What the task requires - All of the data needs to be repeated exactly.

Dataset extract -
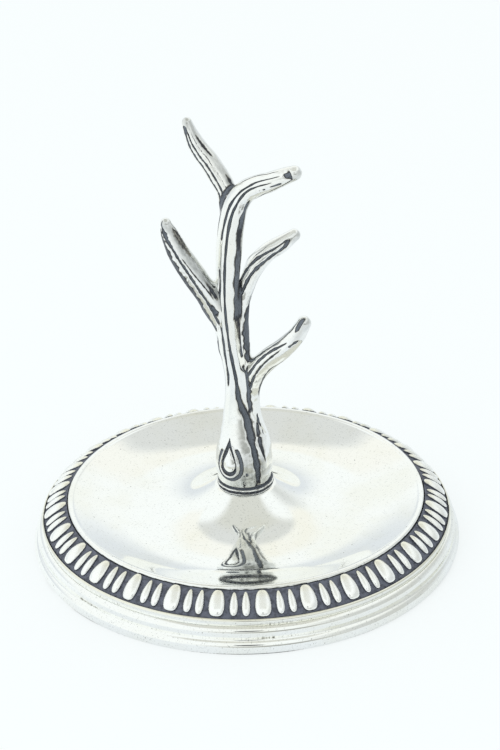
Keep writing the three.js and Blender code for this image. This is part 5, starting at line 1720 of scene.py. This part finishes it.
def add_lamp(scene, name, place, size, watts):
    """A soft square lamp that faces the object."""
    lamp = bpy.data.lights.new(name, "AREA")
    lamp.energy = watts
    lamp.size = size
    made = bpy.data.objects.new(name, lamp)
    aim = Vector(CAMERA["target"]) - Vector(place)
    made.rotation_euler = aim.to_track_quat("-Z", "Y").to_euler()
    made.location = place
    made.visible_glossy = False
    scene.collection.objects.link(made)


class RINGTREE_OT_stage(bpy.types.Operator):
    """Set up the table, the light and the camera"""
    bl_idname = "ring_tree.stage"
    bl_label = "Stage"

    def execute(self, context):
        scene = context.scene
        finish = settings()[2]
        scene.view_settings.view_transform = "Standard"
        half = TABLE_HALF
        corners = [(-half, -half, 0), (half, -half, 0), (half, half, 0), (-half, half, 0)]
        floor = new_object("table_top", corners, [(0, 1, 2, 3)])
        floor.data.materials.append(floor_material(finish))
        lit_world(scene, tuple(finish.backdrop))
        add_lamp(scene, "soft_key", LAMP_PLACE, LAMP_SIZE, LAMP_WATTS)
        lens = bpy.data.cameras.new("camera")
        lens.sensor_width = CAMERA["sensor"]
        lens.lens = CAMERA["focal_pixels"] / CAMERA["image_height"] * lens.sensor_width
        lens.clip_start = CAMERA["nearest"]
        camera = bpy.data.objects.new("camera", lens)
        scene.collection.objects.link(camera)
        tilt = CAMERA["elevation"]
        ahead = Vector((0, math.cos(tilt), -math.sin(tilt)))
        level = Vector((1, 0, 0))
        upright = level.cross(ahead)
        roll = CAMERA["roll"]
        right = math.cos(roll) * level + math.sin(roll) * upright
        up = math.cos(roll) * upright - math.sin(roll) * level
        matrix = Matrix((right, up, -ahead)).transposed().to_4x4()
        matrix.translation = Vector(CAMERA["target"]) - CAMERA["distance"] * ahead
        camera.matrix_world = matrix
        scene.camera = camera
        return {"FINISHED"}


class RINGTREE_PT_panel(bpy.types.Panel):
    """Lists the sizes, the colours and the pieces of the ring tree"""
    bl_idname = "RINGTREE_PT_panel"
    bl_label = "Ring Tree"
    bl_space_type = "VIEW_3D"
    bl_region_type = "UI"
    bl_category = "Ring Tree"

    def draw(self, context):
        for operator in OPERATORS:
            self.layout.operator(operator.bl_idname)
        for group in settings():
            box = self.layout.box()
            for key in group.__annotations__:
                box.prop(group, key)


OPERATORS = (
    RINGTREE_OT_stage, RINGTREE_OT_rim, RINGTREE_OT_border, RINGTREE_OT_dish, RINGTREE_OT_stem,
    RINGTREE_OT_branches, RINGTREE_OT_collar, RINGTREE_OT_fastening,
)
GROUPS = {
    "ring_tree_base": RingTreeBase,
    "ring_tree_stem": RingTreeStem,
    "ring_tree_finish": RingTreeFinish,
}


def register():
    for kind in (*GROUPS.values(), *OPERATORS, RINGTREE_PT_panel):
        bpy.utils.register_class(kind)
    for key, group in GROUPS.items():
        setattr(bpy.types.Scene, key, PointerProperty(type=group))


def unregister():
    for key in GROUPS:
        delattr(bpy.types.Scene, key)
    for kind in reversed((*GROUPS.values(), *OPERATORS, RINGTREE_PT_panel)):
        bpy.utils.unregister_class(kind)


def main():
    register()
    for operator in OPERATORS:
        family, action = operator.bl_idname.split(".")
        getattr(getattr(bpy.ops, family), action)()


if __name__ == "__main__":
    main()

Written reply -
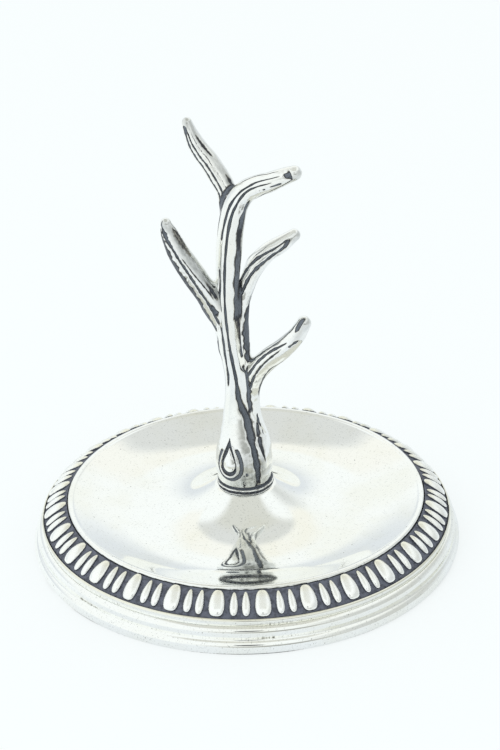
Keep writing the three.js and Blender code for this image. This is part 5, starting at line 1720 of scene.py. This part finishes it.
def add_lamp(scene, name, place, size, watts):
    """A soft square lamp that faces the object."""
    lamp = bpy.data.lights.new(name, "AREA")
    lamp.energy = watts
    lamp.size = size
    made = bpy.data.objects.new(name, lamp)
    aim = Vector(CAMERA["target"]) - Vector(place)
    made.rotation_euler = aim.to_track_quat("-Z", "Y").to_euler()
    made.location = place
    made.visible_glossy = False
    scene.collection.objects.link(made)


class RINGTREE_OT_stage(bpy.types.Operator):
    """Set up the table, the light and the camera"""
    bl_idname = "ring_tree.stage"
    bl_label = "Stage"

    def execute(self, context):
        scene = context.scene
        finish = settings()[2]
        scene.view_settings.view_transform = "Standard"
        half = TABLE_HALF
        corners = [(-half, -half, 0), (half, -half, 0), (half, half, 0), (-half, half, 0)]
        floor = new_object("table_top", corners, [(0, 1, 2, 3)])
        floor.data.materials.append(floor_material(finish))
        lit_world(scene, tuple(finish.backdrop))
        add_lamp(scene, "soft_key", LAMP_PLACE, LAMP_SIZE, LAMP_WATTS)
        lens = bpy.data.cameras.new("camera")
        lens.sensor_width = CAMERA["sensor"]
        lens.lens = CAMERA["focal_pixels"] / CAMERA["image_height"] * lens.sensor_width
        lens.clip_start = CAMERA["nearest"]
        camera = bpy.data.objects.new("camera", lens)
        scene.collection.objects.link(camera)
        tilt = CAMERA["elevation"]
        ahead = Vector((0, math.cos(tilt), -math.sin(tilt)))
        level = Vector((1, 0, 0))
        upright = level.cross(ahead)
        roll = CAMERA["roll"]
        right = math.cos(roll) * level + math.sin(roll) * upright
        up = math.cos(roll) * upright - math.sin(roll) * level
        matrix = Matrix((right, up, -ahead)).transposed().to_4x4()
        matrix.translation = Vector(CAMERA["target"]) - CAMERA["distance"] * ahead
        camera.matrix_world = matrix
        scene.camera = camera
        return {"FINISHED"}


class RINGTREE_PT_panel(bpy.types.Panel):
    """Lists the sizes, the colours and the pieces of the ring tree"""
    bl_idname = "RINGTREE_PT_panel"
    bl_label = "Ring Tree"
    bl_space_type = "VIEW_3D"
    bl_region_type = "UI"
    bl_category = "Ring Tree"

    def draw(self, context):
        for operator in OPERATORS:
            self.layout.operator(operator.bl_idname)
        for group in settings():
            box = self.layout.box()
            for key in group.__annotations__:
                box.prop(group, key)


OPERATORS = (
    RINGTREE_OT_stage, RINGTREE_OT_rim, RINGTREE_OT_border, RINGTREE_OT_dish, RINGTREE_OT_stem,
    RINGTREE_OT_branches, RINGTREE_OT_collar, RINGTREE_OT_fastening,
)
GROUPS = {
    "ring_tree_base": RingTreeBase,
    "ring_tree_stem": RingTreeStem,
    "ring_tree_finish": RingTreeFinish,
}


def register():
    for kind in (*GROUPS.values(), *OPERATORS, RINGTREE_PT_panel):
        bpy.utils.register_class(kind)
    for key, group in GROUPS.items():
        setattr(bpy.types.Scene, key, PointerProperty(type=group))


def unregister():
    for key in GROUPS:
        delattr(bpy.types.Scene, key)
    for kind in reversed((*GROUPS.values(), *OPERATORS, RINGTREE_PT_panel)):
        bpy.utils.unregister_class(kind)


def main():
    register()
    for operator in OPERATORS:
        family, action = operator.bl_idname.split(".")
        getattr(getattr(bpy.ops, family), action)()


if __name__ == "__main__":
    main()